Give all of the lines again, with nothing added or dropped.

== GIVEN DATA

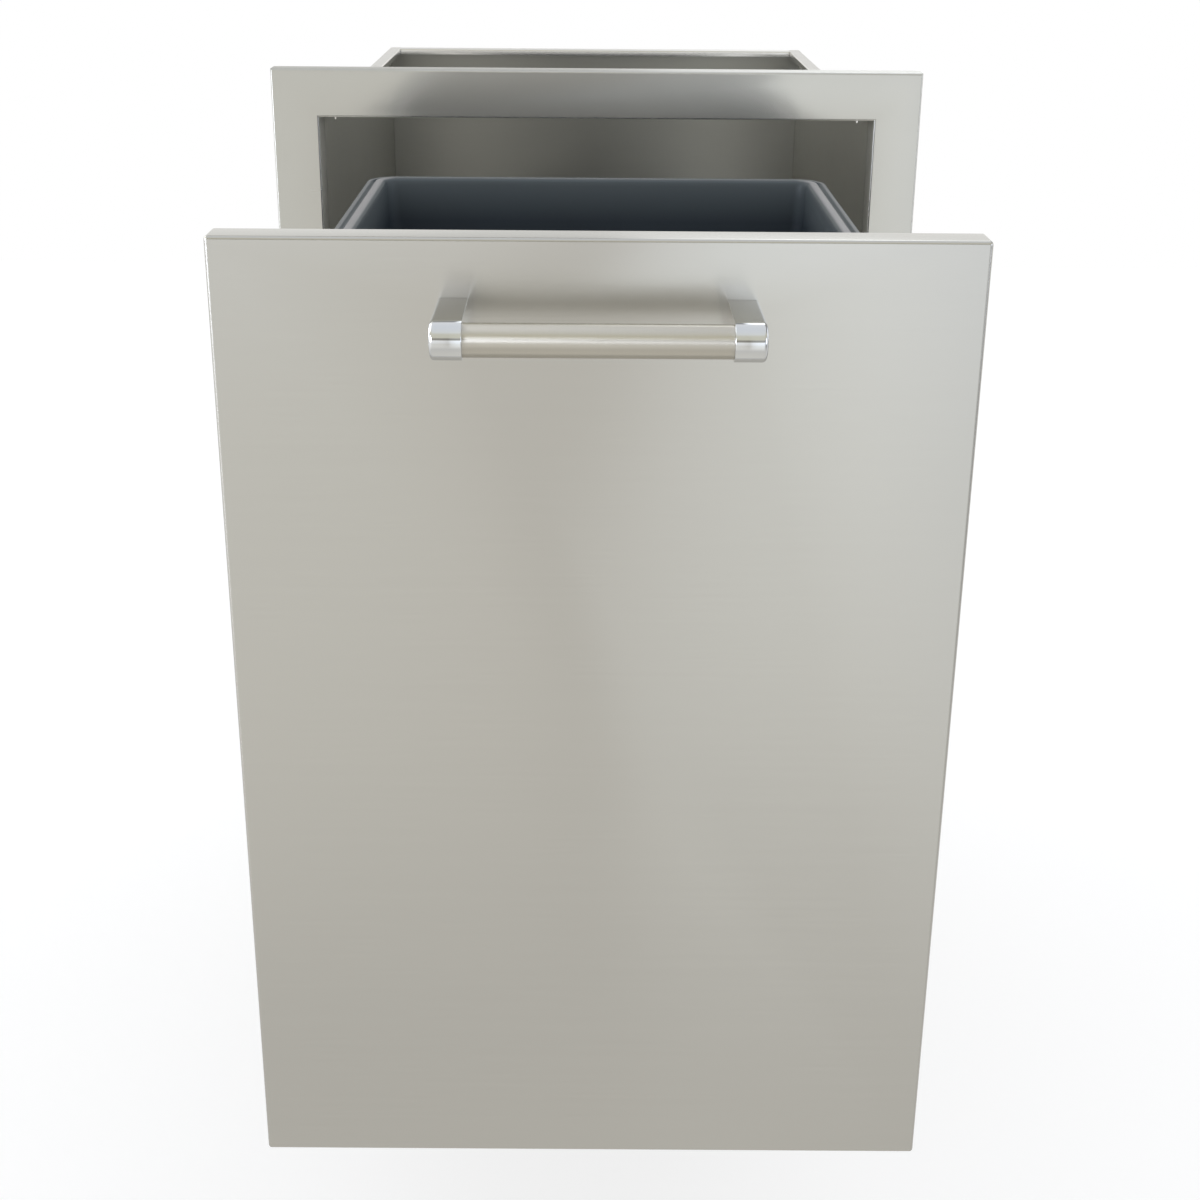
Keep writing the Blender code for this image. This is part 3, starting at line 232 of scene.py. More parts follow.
# Two bright windows: where they stand round the object, how high they reach, and their light
WINDOWS_AROUND = (
    (0.28, 0.0), (0.30, 1.0), (0.38, 1.0), (0.40, 0.0), (0.62, 0.0), (0.64, 0.4), (0.70, 0.4), (0.72, 0.0),
)
WINDOWS_UP = ((0.48, 0.0), (0.51, 1.0), (0.68, 1.0), (0.71, 0.0))
WINDOW_LIGHT = (4.9, 5.2, 5.8)
FLOOR_Z = -0.30
FLOOR_SIZE = 4.0
FLOOR_PAINT = (0.50, 0.50, 0.50, 1)
FLOOR_GLOW = 0.56

# The range of a noise that a level follows, and the wider range that a tint follows
NOISE = (0.3, 0.7)
TINT_NOISE = (0.25, 0.75)
# Patterns on brushed steel, in marks to the metre
FINE_SCRATCHES = 3200
BROAD_SCRATCHES = 420
SMUDGES = 7
HAZE = 1.7
# How deep the finest marks are
FINE_RELIEF = 0.00001
# For each run of grain, how a pattern is stretched along it and the way that reflections smear
GRAIN = {"X": ((0.012, 1, 1), (0, 0.02, 1)), "turned": ((1, 0.05, 0.05), (1, 0, 0))}
# Bands below the bin's rim, and in from its sides, over which its plastic takes a painted highlight on its
# ridges, turns glossy and takes a painted band of light
RIDGE_HIGHLIGHT_BAND = (0.0009, 0.0002)
RIDGE_HIGHLIGHT_SIDE = (0.022, 0.010)
GLOSS_BAND = (0.012, 0.004)
PAINTED_LIGHT_BAND = (0.031, BIN_RIM_DEPTH)


def place_camera():
    """The camera that took the photograph, with the small shift of its crop."""
    pitch, yaw, roll = CAMERA_PITCH, CAMERA_YAW, CAMERA_ROLL
    ahead = Vector((math.sin(yaw) * math.cos(pitch), math.cos(yaw) * math.cos(pitch), -math.sin(pitch)))
    level = Vector((math.cos(yaw), -math.sin(yaw), 0))
    down = ahead.cross(level)
    right = math.cos(roll) * level + math.sin(roll) * down
    down = -math.sin(roll) * level + math.cos(roll) * down
    data = bpy.data.cameras.new("photo_camera")
    data.sensor_width = SENSOR_WIDTH
    data.lens = FOCAL_PIXELS / FRAME_PIXELS * SENSOR_WIDTH
    data.shift_x = 0.5 - CENTRE_PIXEL[0] / FRAME_PIXELS
    data.shift_y = CENTRE_PIXEL[1] / FRAME_PIXELS - 0.5
    camera = bpy.data.objects.new("photo_camera", data)
    turn = Matrix((right, -down, -ahead)).transposed().to_4x4()
    camera.matrix_world = Matrix.Translation(CAMERA_PLACE) @ turn
    bpy.context.scene.collection.objects.link(camera)
    bpy.context.scene.camera = camera


class Nodes:
    """A node tree that is written one short line at a time."""

    def __init__(self, tree):
        self.tree = tree
        tree.nodes.clear()

    def add(self, kind, **settings):
        """A new node with its settings."""
        node = self.tree.nodes.new("ShaderNode" + kind)
        for name, value in settings.items():
            setattr(node, name, value)
        return node

    def put(self, value, socket):
        """Set a socket to a value, or link another node's socket to it."""
        if isinstance(value, bpy.types.NodeSocket):
            self.tree.links.new(value, socket)
        else:
            socket.default_value = value

    def feed(self, node, **inputs):
        """Put a value on each named input."""
        for name, value in inputs.items():
            self.put(value, node.inputs[name.replace("_", " ")])
        return node

    def fill(self, node, *values):
        """Put values on the first inputs, and give the first output."""
        for socket, value in zip(node.inputs, values):
            self.put(value, socket)
        return node.outputs[0]

    def maths(self, operation, a, b=0.0):
        """One or two numbers put through an operation."""
        return self.fill(self.add("Math", operation=operation), a, b)

    def span(self, value, low, high, to_low, to_high):
        """The value carried from one range to another."""
        node = self.add("MapRange")
        self.feed(node, Value=value, From_Min=low, From_Max=high, To_Min=to_low, To_Max=to_high)
        return node.outputs["Result"]

    def mottle(self, noise, low, high):
        """A level that wanders between two values as a noise does."""
        return self.span(noise, *NOISE, low, high)

    def ramp(self, value, stops):
        """A row of colours or greys along a value."""
        node = self.feed(self.add("ValToRGB"), Fac=value)
        elements = node.color_ramp.elements
        while len(elements) < len(stops):
            elements.new(0.5)
        for element, (place, colour) in zip(elements, stops):
            element.position = place
            element.color = (*colour, 1) if isinstance(colour, tuple) else (colour, colour, colour, 1)
        return node.outputs["Color"]

    def mix(self, factor, a, b, blend="MIX"):
        """Two colours mixed, each a colour or another node's socket."""
        node = self.add("Mix", data_type="RGBA", blend_type=blend)
        for index, value in ((0, factor), (6, a), (7, b)):
            self.put((*value, 1) if isinstance(value, tuple) else value, node.inputs[index])
        return node.outputs[2]


def studio_side(n, height, bearing, wall, shade, weight):
    """One side of the studio: the colours of its wall, and their shade from left to right."""
    across = n.span(bearing, -SHADE_BEARING, SHADE_BEARING, 0, 1)
    shade = n.mix(n.ramp(height, weight), WHITE, n.ramp(across, shade))
    return n.mix(1.0, n.ramp(height, wall), shade, "MULTIPLY")


def windows(n, x, y, height):
    """Where the two windows at the sides are."""
    around = n.span(n.maths("ARCTAN2", x, n.maths("MULTIPLY", y, -1)), -math.pi, math.pi, 0, 1)
    return n.maths("MULTIPLY", n.ramp(around, WINDOWS_AROUND), n.ramp(height, WINDOWS_UP))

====

■ EXPECTED ANSWER
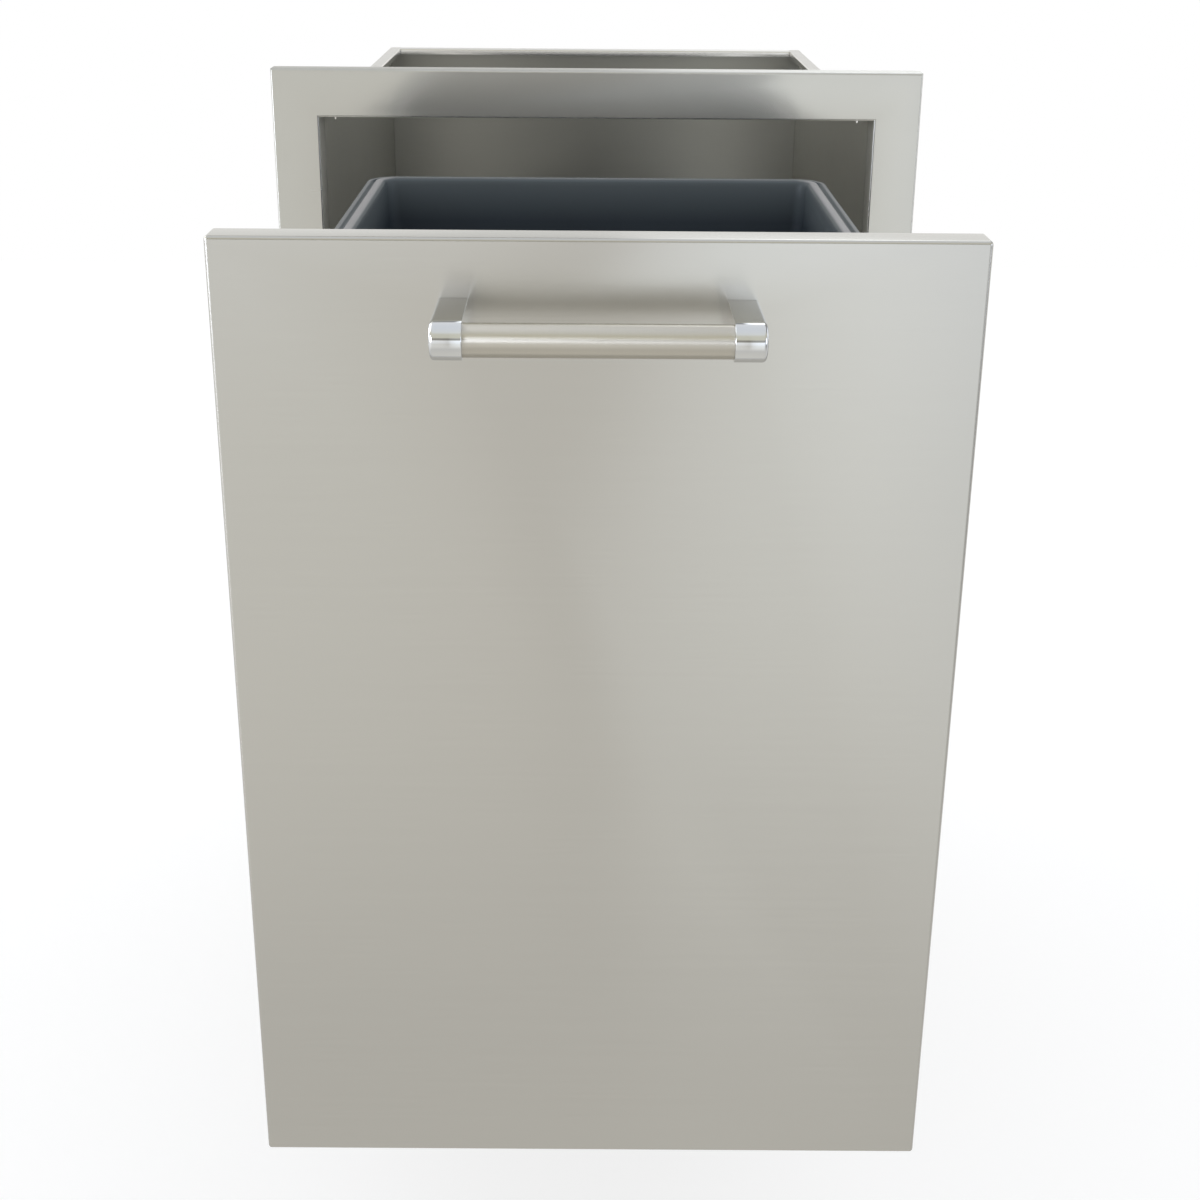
Keep writing the Blender code for this image. This is part 3, starting at line 232 of scene.py. More parts follow.
# Two bright windows: where they stand round the object, how high they reach, and their light
WINDOWS_AROUND = (
    (0.28, 0.0), (0.30, 1.0), (0.38, 1.0), (0.40, 0.0), (0.62, 0.0), (0.64, 0.4), (0.70, 0.4), (0.72, 0.0),
)
WINDOWS_UP = ((0.48, 0.0), (0.51, 1.0), (0.68, 1.0), (0.71, 0.0))
WINDOW_LIGHT = (4.9, 5.2, 5.8)
FLOOR_Z = -0.30
FLOOR_SIZE = 4.0
FLOOR_PAINT = (0.50, 0.50, 0.50, 1)
FLOOR_GLOW = 0.56

# The range of a noise that a level follows, and the wider range that a tint follows
NOISE = (0.3, 0.7)
TINT_NOISE = (0.25, 0.75)
# Patterns on brushed steel, in marks to the metre
FINE_SCRATCHES = 3200
BROAD_SCRATCHES = 420
SMUDGES = 7
HAZE = 1.7
# How deep the finest marks are
FINE_RELIEF = 0.00001
# For each run of grain, how a pattern is stretched along it and the way that reflections smear
GRAIN = {"X": ((0.012, 1, 1), (0, 0.02, 1)), "turned": ((1, 0.05, 0.05), (1, 0, 0))}
# Bands below the bin's rim, and in from its sides, over which its plastic takes a painted highlight on its
# ridges, turns glossy and takes a painted band of light
RIDGE_HIGHLIGHT_BAND = (0.0009, 0.0002)
RIDGE_HIGHLIGHT_SIDE = (0.022, 0.010)
GLOSS_BAND = (0.012, 0.004)
PAINTED_LIGHT_BAND = (0.031, BIN_RIM_DEPTH)


def place_camera():
    """The camera that took the photograph, with the small shift of its crop."""
    pitch, yaw, roll = CAMERA_PITCH, CAMERA_YAW, CAMERA_ROLL
    ahead = Vector((math.sin(yaw) * math.cos(pitch), math.cos(yaw) * math.cos(pitch), -math.sin(pitch)))
    level = Vector((math.cos(yaw), -math.sin(yaw), 0))
    down = ahead.cross(level)
    right = math.cos(roll) * level + math.sin(roll) * down
    down = -math.sin(roll) * level + math.cos(roll) * down
    data = bpy.data.cameras.new("photo_camera")
    data.sensor_width = SENSOR_WIDTH
    data.lens = FOCAL_PIXELS / FRAME_PIXELS * SENSOR_WIDTH
    data.shift_x = 0.5 - CENTRE_PIXEL[0] / FRAME_PIXELS
    data.shift_y = CENTRE_PIXEL[1] / FRAME_PIXELS - 0.5
    camera = bpy.data.objects.new("photo_camera", data)
    turn = Matrix((right, -down, -ahead)).transposed().to_4x4()
    camera.matrix_world = Matrix.Translation(CAMERA_PLACE) @ turn
    bpy.context.scene.collection.objects.link(camera)
    bpy.context.scene.camera = camera


class Nodes:
    """A node tree that is written one short line at a time."""

    def __init__(self, tree):
        self.tree = tree
        tree.nodes.clear()

    def add(self, kind, **settings):
        """A new node with its settings."""
        node = self.tree.nodes.new("ShaderNode" + kind)
        for name, value in settings.items():
            setattr(node, name, value)
        return node

    def put(self, value, socket):
        """Set a socket to a value, or link another node's socket to it."""
        if isinstance(value, bpy.types.NodeSocket):
            self.tree.links.new(value, socket)
        else:
            socket.default_value = value

    def feed(self, node, **inputs):
        """Put a value on each named input."""
        for name, value in inputs.items():
            self.put(value, node.inputs[name.replace("_", " ")])
        return node

    def fill(self, node, *values):
        """Put values on the first inputs, and give the first output."""
        for socket, value in zip(node.inputs, values):
            self.put(value, socket)
        return node.outputs[0]

    def maths(self, operation, a, b=0.0):
        """One or two numbers put through an operation."""
        return self.fill(self.add("Math", operation=operation), a, b)

    def span(self, value, low, high, to_low, to_high):
        """The value carried from one range to another."""
        node = self.add("MapRange")
        self.feed(node, Value=value, From_Min=low, From_Max=high, To_Min=to_low, To_Max=to_high)
        return node.outputs["Result"]

    def mottle(self, noise, low, high):
        """A level that wanders between two values as a noise does."""
        return self.span(noise, *NOISE, low, high)

    def ramp(self, value, stops):
        """A row of colours or greys along a value."""
        node = self.feed(self.add("ValToRGB"), Fac=value)
        elements = node.color_ramp.elements
        while len(elements) < len(stops):
            elements.new(0.5)
        for element, (place, colour) in zip(elements, stops):
            element.position = place
            element.color = (*colour, 1) if isinstance(colour, tuple) else (colour, colour, colour, 1)
        return node.outputs["Color"]

    def mix(self, factor, a, b, blend="MIX"):
        """Two colours mixed, each a colour or another node's socket."""
        node = self.add("Mix", data_type="RGBA", blend_type=blend)
        for index, value in ((0, factor), (6, a), (7, b)):
            self.put((*value, 1) if isinstance(value, tuple) else value, node.inputs[index])
        return node.outputs[2]


def studio_side(n, height, bearing, wall, shade, weight):
    """One side of the studio: the colours of its wall, and their shade from left to right."""
    across = n.span(bearing, -SHADE_BEARING, SHADE_BEARING, 0, 1)
    shade = n.mix(n.ramp(height, weight), WHITE, n.ramp(across, shade))
    return n.mix(1.0, n.ramp(height, wall), shade, "MULTIPLY")


def windows(n, x, y, height):
    """Where the two windows at the sides are."""
    around = n.span(n.maths("ARCTAN2", x, n.maths("MULTIPLY", y, -1)), -math.pi, math.pi, 0, 1)
    return n.maths("MULTIPLY", n.ramp(around, WINDOWS_AROUND), n.ramp(height, WINDOWS_UP))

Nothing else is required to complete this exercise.